Speaking to Blania clarified something we had struggled to make sense of: how a company could speak so passionately about its privacy-protecting protocols while clearly violating the privacy of so many. Our interview helped us see that, for Worldcoin, these legions of test users were not, for the most part, its intended end users. Rather, their eyes, bodies, and very patterns of life were simply grist for Worldcoin’s neural networks. The lower-level orb operators, meanwhile, were paid pennies to feed the algorithm, often grappling privately with their own moral qualms. The massive effort to teach Worldcoin’s AI to recognize who or what was human was, ironically, dehumanizing to those involved.

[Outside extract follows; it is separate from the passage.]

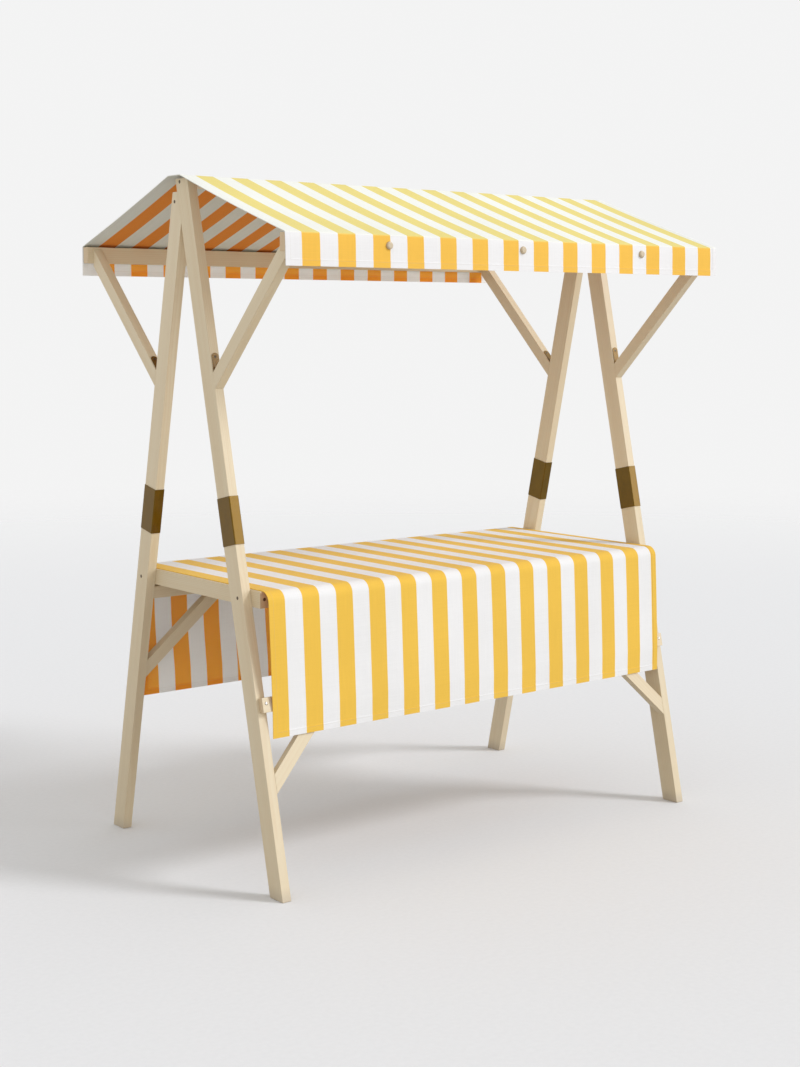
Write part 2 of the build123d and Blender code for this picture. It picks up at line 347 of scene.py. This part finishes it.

When we put seven pages of reporting findings and questions to Worldcoin, the company’s response was that nearly everything negative that we uncovered were simply “isolated incident[s]” that ultimately wouldn’t matter anyway, because the next (public) iteration would be better. “We believe that rights to privacy and anonymity are fundamental, which is why, within the next few weeks, everyone signing up for Worldcoin will be able to do so without sharing any of their biometric data with us,” the company wrote. That nearly half a million people had already been subject to their testing seemed of little import.
Rather, what really matters are the results: that Worldcoin will have an attractive user number to bolster its sales pitch as Web3’s preferred identity solution. And whenever the real, monetizable products—whether it’s the orbs, the Web3 passport, the currency itself, or all of the above—launch for its intended users, everything will be ready, with no messy signs of the labor or the human body parts behind it.